The History of Spring Cleaning and Why It’s So Important

The History of Spring Cleaning and Why It’s So Important

Spring is in the air, the weather is beautiful, the sun is shining and . . . . revealing all of the dust and dirt that our winter housecleaning didn’t quite clear away – Darn! While cleaning house isn’t everybody’s idea of a good time, there’s something about spring cleaning that makes us feel renewed and happy. This “feel good” feeling dates back centuries with several cultural traditions thought to be the originators including the following.

A Jewish Tradition

Passover is one of many religious traditions that is thought to be the possible origin of spring cleaning. During Passover (March or April), the Jewish people commemorate their departure from Egypt. During this celebration it’s traditional to move all leavened products (foods made with yeast) from the home, including the utensils used to make them. Many historians believe that Jewish people would thoroughly clean their homes before Passover to make certain that nothing leavened remain.

Chinese Tradition

To prepare for Chinese New Year (late January/early February), it’s an important tradition to thoroughly spring clean their homes and have it completed by Chinese New Year. Every inch of the home is scrubbed and swept, broken household items tossed out and some families follow this up with Feng Shui practices. Once the cleaning is done, they hang paper couplets (chunlian) around the doorway to bring good luck for the New Year.

Iranian Tradition

During the spring equinox (March 21), Iranians celebrate the New Year (Now Rouz) with a festival that lasts two weeks and features a variety of celebrations. Before the festivities begin, the Iranian people take part in “khaneh takani” which means “shaking the house”, or what we call “spring cleaning”, taken to an entirely new level – shaking the house.
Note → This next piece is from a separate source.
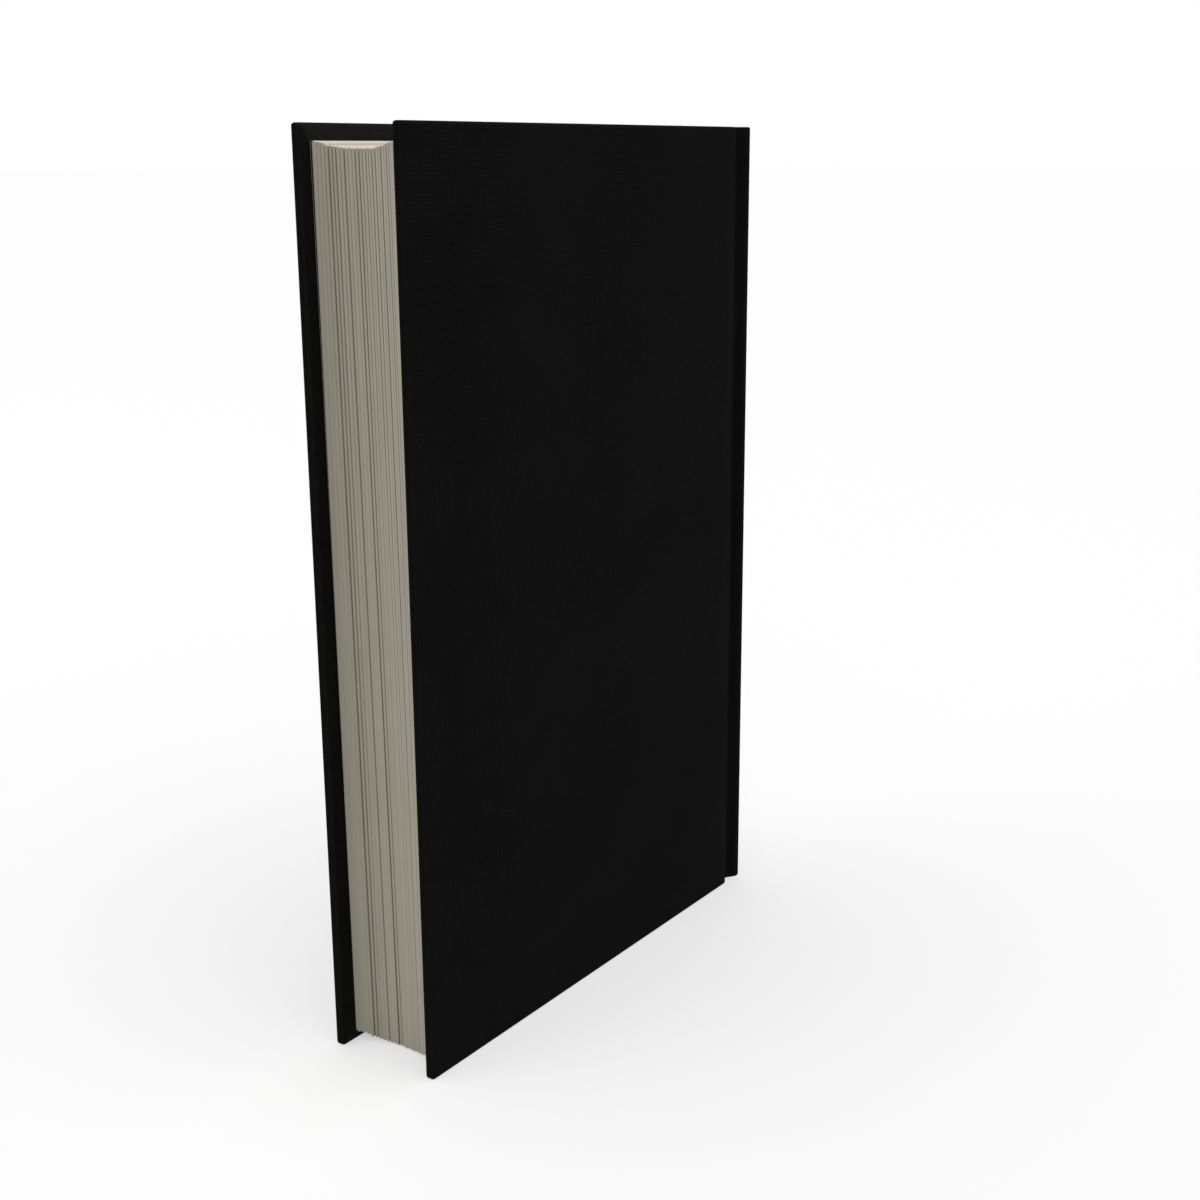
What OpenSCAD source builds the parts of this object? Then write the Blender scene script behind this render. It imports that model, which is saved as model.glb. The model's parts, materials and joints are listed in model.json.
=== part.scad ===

Whether these spring cleaning traditions are associated or not, the practice is believed by some to be biological because most people enjoy the renewed energy they experience when spring arrives. Because there’s less sunlight during the winter months, we generate more sleep hormones, making us sleepier. When the sunny days return, we magically feel more energetic.

From a Healthy Perspective

Spring cleaning has both psychological and physical effects on us. From a health perspective, spring cleaning helps clean out dirt and dust to avoid illnesses that include allergies and asthma. You can take deep cleaning to an even safer level by using naturally non-toxic household cleansers like Pure Care’s to ensure that you’re not adding more toxins by using the toxin-ridden options.

From a psychological standpoint, the winter gloom connotes stagnated energy and things left undone. Springtime, on the other hand, is a time of renewal and the physically letting go of things you don’t need anymore, cleaning and opening up your home to fresh air and sunlight. It also opens you up psychologically, making it possible to come up with new ideas and a happier spirit.

So, go for it and get some good old fashioned spring cleaning done, tidying up your home while you let the fresh spring air and sunlight in. When you’re finished cleaning, treat yourself and your home to some new, young plants or put together a pretty vase full of fresh spring flowers, the perfect touch to your fresh, spring-ready home.